Required counseling: what to expect
Federal law requires every HECM applicant to complete a session with an independent HUD-approved housing counselor before any application can be processed. This is not optional. The session:
- Lasts approximately 60–90 minutes, typically by phone or in person
- Covers all loan terms, costs, payment options, and obligations
- Discusses alternatives (HELOC, downsizing, assistance programs)
- Results in a certificate that you provide to your lender
- Costs $125–$200; may be waived for low-income borrowers
To find a HUD-approved counselor, call the HUD Housing Counseling Line at (800) 569-4287 or visit the HUD website. Counselors are explicitly prohibited from being affiliated with your lender.
Is a reverse mortgage right for you?
A HECM is most appropriate when:
- You plan to remain in the home long-term (at least 5–10 years)

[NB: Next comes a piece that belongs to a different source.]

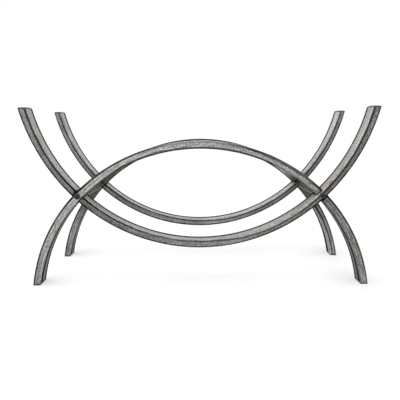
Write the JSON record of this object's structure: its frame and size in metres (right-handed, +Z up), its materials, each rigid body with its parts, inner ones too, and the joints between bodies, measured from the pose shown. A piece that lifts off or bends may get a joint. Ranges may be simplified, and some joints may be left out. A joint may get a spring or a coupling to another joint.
{
  "type": "firewood rack",
  "caption": "Open firewood rack of bent steel tube: arches as legs and cradles for the logs, halved into each other where they cross and bolted to tie bars.",
  "frame": {"origin": "on the floor, in the middle of the rack's width and depth", "axes": "+X along the width to the right, +Z up, the front frame at -Y"},
  "size_m": [0.9074, 0.2792, 0.47],
  "materials": {
    "tube_coat": "graphite grey coat, finely streaked along the tube, darker along its corners",
    "black_steel": "black oxide, slightly glossy",
    "zinc_steel": "plain zinc plated steel, hidden inside the tubes",
    "cap_plastic": "dark moulded plastic, matt"
  },
  "bodies": {
    "root": {"front_arch": "tube_coat", "front_cradle": "tube_coat", "rear_arch": "tube_coat", "rear_cradle": "tube_coat", "left_tie_bar": "tube_coat", "right_tie_bar": "tube_coat", "front_left_tie_plug": "zinc_steel", "front_right_tie_plug": "zinc_steel", "rear_left_tie_plug": "zinc_steel", "rear_right_tie_plug": "zinc_steel", "front_left_bolt": "black_steel", "front_right_bolt": "black_steel", "rear_left_bolt": "black_steel", "rear_right_bolt": "black_steel", "front_left_washer": "black_steel", "front_right_washer": "black_steel", "rear_left_washer": "black_steel", "rear_right_washer": "black_steel", "front_left_sleeve": "zinc_steel", "front_right_sleeve": "zinc_steel", "rear_left_sleeve": "zinc_steel", "rear_right_sleeve": "zinc_steel", "front_left_tip_cap": "cap_plastic", "front_right_tip_cap": "cap_plastic", "rear_left_tip_cap": "cap_plastic", "rear_right_tip_cap": "cap_plastic", "front_left_foot_cap": "cap_plastic", "front_right_foot_cap": "cap_plastic", "rear_left_foot_cap": "cap_plastic", "rear_right_foot_cap": "cap_plastic"}
  },
  "joints": []
}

- You need to eliminate a monthly mortgage payment to improve cash flow
- You want a growing line of credit as a financial safety net
- Leaving maximum equity to heirs is not a primary goal
- You can reliably afford ongoing taxes, insurance, and maintenance
It is generally not appropriate if you have health issues that may require moving to assisted living within 5 years, if you plan to leave the home to heirs with minimal debt, or if the closing costs are not offset by the financial benefit over your expected time in the home.
Disclaimer: This calculator provides an educational estimate of potential proceeds based on general HECM guidelines. Actual loan amounts depend on current interest rates, exact age, and official FHA appraisals. This is not a lending offer. Consult an FHA-approved counselor (which is required by law before any HECM application) before making any decisions.